Problem to work on |
Each line that follows should be printed again exactly as it stands.

[Records with modeling code]
□ □ □ □ □ □ □

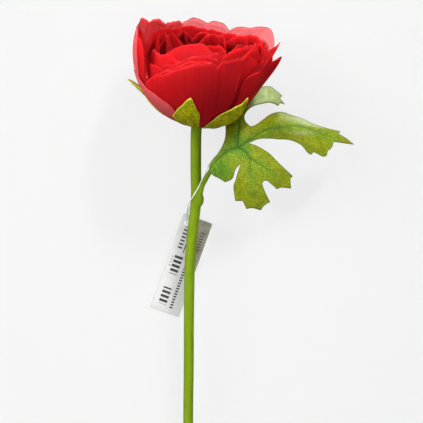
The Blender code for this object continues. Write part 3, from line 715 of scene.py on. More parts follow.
def leaf_material():
    """Printed cloth with pressed veins: speckled yellow-green, greener along the ribs and at the base, with
    a pale sheen painted on the upper lobes.
    """
    material, tree, shader = new_material("leaf_green", Specular_IOR_Level=0.2)
    where = in_millimetres(tree)
    cloud = mottle(tree, where, 6.0)
    pale = specks(tree, where, 0.75, 0.55)
    dark = specks(tree, where, 0.8, 0.45)
    red = specks(tree, where, 1.3, 0.08)
    threads, _ = weave(tree, where, 0.5, 0.3)
    edge = between(tree, attribute(tree, "rim"), 0.0, 0.9, 0.55, 0.0)
    base = tint(tree, cloud, colour(0.17, 0.235, 0.001), colour(0.25, 0.28, 0.002))
    base = tint(tree, attribute(tree, "green"), base, colour(0.07, 0.24, 0.008))
    base = wash(tree, base, pale, 0.58, (0.46, 0.46, 0.04))
    base = wash(tree, base, dark, 0.62, (0.07, 0.13, 0.002))
    base = wash(tree, base, red, 0.4, (0.34, 0.13, 0.02))
    # Painted sheen: pale highlight on the upper lobes.
    base = wash(tree, base, attribute(tree, "painted_sheen"), 0.75, (0.47, 0.54, 0.32))
    base = tint(tree, attribute(tree, "vein"), base, colour(0.02, 0.075, 0.004))
    base = tint(tree, edge, base, colour(0.09, 0.10, 0.012))
    rough = between(tree, cloud, 0.0, 1.0, 0.4, 0.55)
    dress(tree, shader, base, rough, maths(tree, "MULTIPLY_ADD", pale, 1.0, threads), 0.06)
    return material


def printed_block(tree, spot, left, right, low, high, pitch, share):
    """A printed patch of the card; its bars repeat at the pitch and take up a share of it."""
    patch = times(tree, inside(tree, spot[0], left, right), inside(tree, spot[1], low, high))
    bars = maths(tree, "LESS_THAN", maths(tree, "FRACT", maths(tree, "DIVIDE", spot[1], pitch)), share)
    return times(tree, patch, bars)


def tag_material():
    """White card with painted shade past a slanting line, and a plain printed pattern of rules and blocks.
    """
    material, tree, shader = new_material("tag_card", Specular_IOR_Level=0.22, Coat_Weight=0.04)
    cut = flat_cut(tree)
    spot = place(tree, "SeparateXYZ", {0: cut}).outputs
    cloud = mottle(tree, cut, 5.0)
    # Painted shade: the card is painted darker past a slanting line, as in the stem's shadow.
    painted_card_shade = between(tree, maths(tree, "MULTIPLY_ADD", spot[1], 0.31, spot[0]), 20.0, 23.0)
    edge = between(tree, attribute(tree, "rim"), 0.0, 0.4, 0.4, 0.0)
    ink = printed_block(tree, spot, *PRINTED_BLOCKS[0])
    for block in PRINTED_BLOCKS[1:]:
        ink = maths(tree, "MAXIMUM", ink, printed_block(tree, spot, *block))
    base = tint(tree, cloud, colour(0.50, 0.50, 0.49), colour(0.56, 0.56, 0.55))
    base = wash(tree, base, painted_card_shade, maths(tree, "MULTIPLY_ADD", cloud, 0.3, 0.7), (0.09, 0.08, 0.032))
    base = wash(tree, base, ink, 0.97, (0.012, 0.012, 0.013))
    base = tint(tree, edge, base, colour(0.42, 0.42, 0.40))
    rough = maths(tree, "MULTIPLY_ADD", ink, -0.12, 0.42)
    dress(tree, shader, base, rough, mottle(tree, cut, 0.5), 0.015)
    return material


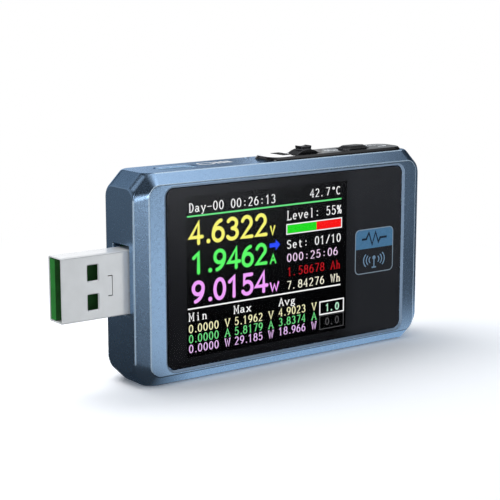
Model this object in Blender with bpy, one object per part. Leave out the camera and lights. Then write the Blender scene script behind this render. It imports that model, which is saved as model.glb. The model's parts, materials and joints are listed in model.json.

□ □ □ □ □ □ □

Solution to this exercise |
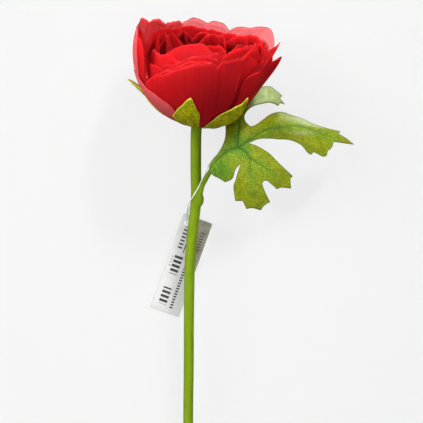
The Blender code for this object continues. Write part 3, from line 715 of scene.py on. More parts follow.
def leaf_material():
    """Printed cloth with pressed veins: speckled yellow-green, greener along the ribs and at the base, with
    a pale sheen painted on the upper lobes.
    """
    material, tree, shader = new_material("leaf_green", Specular_IOR_Level=0.2)
    where = in_millimetres(tree)
    cloud = mottle(tree, where, 6.0)
    pale = specks(tree, where, 0.75, 0.55)
    dark = specks(tree, where, 0.8, 0.45)
    red = specks(tree, where, 1.3, 0.08)
    threads, _ = weave(tree, where, 0.5, 0.3)
    edge = between(tree, attribute(tree, "rim"), 0.0, 0.9, 0.55, 0.0)
    base = tint(tree, cloud, colour(0.17, 0.235, 0.001), colour(0.25, 0.28, 0.002))
    base = tint(tree, attribute(tree, "green"), base, colour(0.07, 0.24, 0.008))
    base = wash(tree, base, pale, 0.58, (0.46, 0.46, 0.04))
    base = wash(tree, base, dark, 0.62, (0.07, 0.13, 0.002))
    base = wash(tree, base, red, 0.4, (0.34, 0.13, 0.02))
    # Painted sheen: pale highlight on the upper lobes.
    base = wash(tree, base, attribute(tree, "painted_sheen"), 0.75, (0.47, 0.54, 0.32))
    base = tint(tree, attribute(tree, "vein"), base, colour(0.02, 0.075, 0.004))
    base = tint(tree, edge, base, colour(0.09, 0.10, 0.012))
    rough = between(tree, cloud, 0.0, 1.0, 0.4, 0.55)
    dress(tree, shader, base, rough, maths(tree, "MULTIPLY_ADD", pale, 1.0, threads), 0.06)
    return material


def printed_block(tree, spot, left, right, low, high, pitch, share):
    """A printed patch of the card; its bars repeat at the pitch and take up a share of it."""
    patch = times(tree, inside(tree, spot[0], left, right), inside(tree, spot[1], low, high))
    bars = maths(tree, "LESS_THAN", maths(tree, "FRACT", maths(tree, "DIVIDE", spot[1], pitch)), share)
    return times(tree, patch, bars)


def tag_material():
    """White card with painted shade past a slanting line, and a plain printed pattern of rules and blocks.
    """
    material, tree, shader = new_material("tag_card", Specular_IOR_Level=0.22, Coat_Weight=0.04)
    cut = flat_cut(tree)
    spot = place(tree, "SeparateXYZ", {0: cut}).outputs
    cloud = mottle(tree, cut, 5.0)
    # Painted shade: the card is painted darker past a slanting line, as in the stem's shadow.
    painted_card_shade = between(tree, maths(tree, "MULTIPLY_ADD", spot[1], 0.31, spot[0]), 20.0, 23.0)
    edge = between(tree, attribute(tree, "rim"), 0.0, 0.4, 0.4, 0.0)
    ink = printed_block(tree, spot, *PRINTED_BLOCKS[0])
    for block in PRINTED_BLOCKS[1:]:
        ink = maths(tree, "MAXIMUM", ink, printed_block(tree, spot, *block))
    base = tint(tree, cloud, colour(0.50, 0.50, 0.49), colour(0.56, 0.56, 0.55))
    base = wash(tree, base, painted_card_shade, maths(tree, "MULTIPLY_ADD", cloud, 0.3, 0.7), (0.09, 0.08, 0.032))
    base = wash(tree, base, ink, 0.97, (0.012, 0.012, 0.013))
    base = tint(tree, edge, base, colour(0.42, 0.42, 0.40))
    rough = maths(tree, "MULTIPLY_ADD", ink, -0.12, 0.42)
    dress(tree, shader, base, rough, mottle(tree, cut, 0.5), 0.015)
    return material


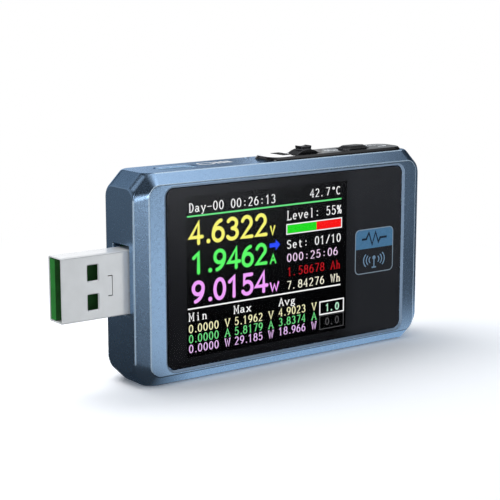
Model this object in Blender with bpy, one object per part. Leave out the camera and lights. Then write the Blender scene script behind this render. It imports that model, which is saved as model.glb. The model's parts, materials and joints are listed in model.json.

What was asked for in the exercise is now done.